Questionado sobre que projectos ou eventos emblemáticos gostaria ainda de ver concretizados durante o seu mandato, João Luiz Madeira Lopes responde: “Eu tenho dificuldade em responder a essa pergunta. Tudo aquilo que me passou pela cabeça eu já tentei pôr em prática ou sensibilizar esta equipa da direção do centro cultural para pôr em prática. Não tenho assim nada que esteja a conspirar e que diga “vou propor isto!”. Nós temos reuniões, normalmente são de 15 em 15 dias, e vão despertando ideias que vamos aperfeiçoando e vão abrangendo outras áreas que não estão tão atingidas”, refere com um rosto de satisfação e de riso.
Fundada no dia 30 de março de 1985, a sede do Centro Cultural Regional de Santarém desde cedo que se consolidou num projeto de animação, assente na valorização estética do espaço, na altura denominado de fórum, criado para a polivalência de ações, permitindo o intercâmbio de experiências e apostando na diversidade.

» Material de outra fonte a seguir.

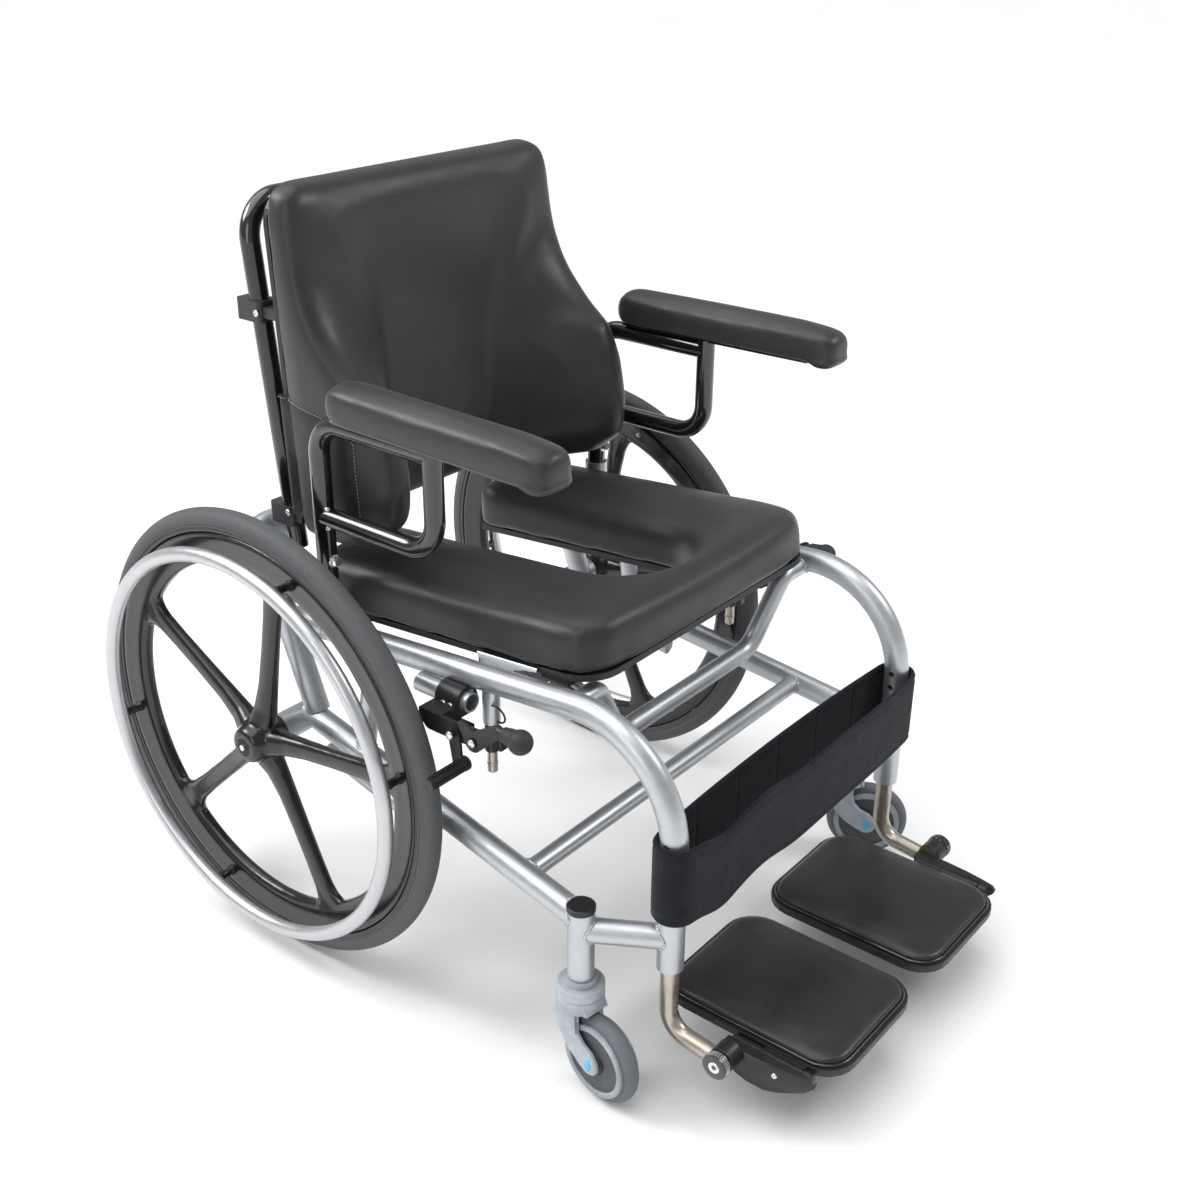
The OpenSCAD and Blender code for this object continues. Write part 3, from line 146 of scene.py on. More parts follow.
def clouded(m, colour, rough, tone, shares, stops, gloss, spread):
    """Faint clouds in tone and gloss; tone and gloss are the scale and detail of their noises."""
    g = Graph(m)
    g.colour(g.ramp(g.noise(*tone), [(at, tuple(c * s for c in colour)) for at, s in zip(stops, shares)]))
    g.roughness(g.spread(g.noise(*gloss), rough + spread[0], rough + spread[1]))
    return g


def satin_metal(name, colour, rough, cloud):
    m = shader(name, colour, rough, metal=0.85)
    g = clouded(m, colour, rough, (26, 4), (1 - cloud, 1 + cloud), (0.3, 0.7), (90, 5), (-0.05, 0.07))
    g.bump(g.noise(2600, 2), 0.00001, 0.3)
    return m


def gloss(name, colour, rough, coat):
    m = shader(name, colour, rough, coat=coat, coat_rough=0.08)
    g = clouded(m, colour, rough, (18, 3), (0.8, 1.35), (0.35, 0.7), (60, 4), (-0.03, 0.06))
    g.bump(g.noise(700, 2), 0.00004, 0.5)
    return m


def moulded(name, colour, rough, grain=0.00005):
    m = shader(name, colour, rough, spec=0.45)
    g = clouded(m, colour, rough, (40, 4), (0.85, 1.2), (0.35, 0.7), (110, 3), (-0.05, 0.06))
    g.bump(g.cells(1500), grain, 0.6)
    return m


def rubber(name, colour, rough=0.7):
    m = shader(name, colour, rough, spec=0.3)
    g = clouded(m, colour, rough, (160, 5), (0.93, 1.07), (0.3, 0.72), (260, 3), (-0.05, 0.05))
    g.bump(g.noise(1400, 3), 0.00006, 0.7)
    return m


def hide_leather(name, colour, rough=0.42, pebble=620):
    """Leatherette: a fine pebble grain, faint clouds in its tone and gloss, and long soft swells."""
    m = shader(name, colour, rough, spec=0.42, sheen=0.08)
    g = clouded(m, colour, rough, (9, 4, 0.6), (0.9, 1.12), (0.3, 0.72), (35, 4), (-0.04, 0.06))
    grain = g.math("ADD", g.cells(pebble, "SMOOTH_F1"), g.math("MULTIPLY", g.noise(pebble * 2.2, 3), 0.6))
    fine = g.bump(grain, 0.00010, 0.55)
    g.bump(g.noise(16, 2, 0.4), 0.0012, 0.12, onto=fine)
    return m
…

Ao longo do tempo, o fórum foi atraindo um público informal e assíduo, através da regularidade das suas iniciativas, como, também, pela qualidade das mesmas. Reforçar a regularidade das ações e aprofundar a sua dimensão regional, são alguns dos objetivos do fórum desde que abriu portas ao público da cidade de Santarém e nunca mais as fechou, estando sempre receptivo às diversas iniciativas que lhe foram sendo apresentadas, ao longo das décadas.
Exposições de pintura, escultura, desenho, cerâmica e fotografia; debates, colóquios, conferências e ações de formação; ciclos de cinema e ensaios de grupos locais; feiras do livros e cursos de artes plásticas, são algumas das inúmeras e diversas atividades desenvolvidas pelo Centro Cultural Regional de Santarém, em 45 anos de existência.
Em 1996, o espaço passou a ser denominado de Fórum Actor Mário Viegas, em homenagem ao falecido actor e poeta, Mário Viegas, natural de Santarém.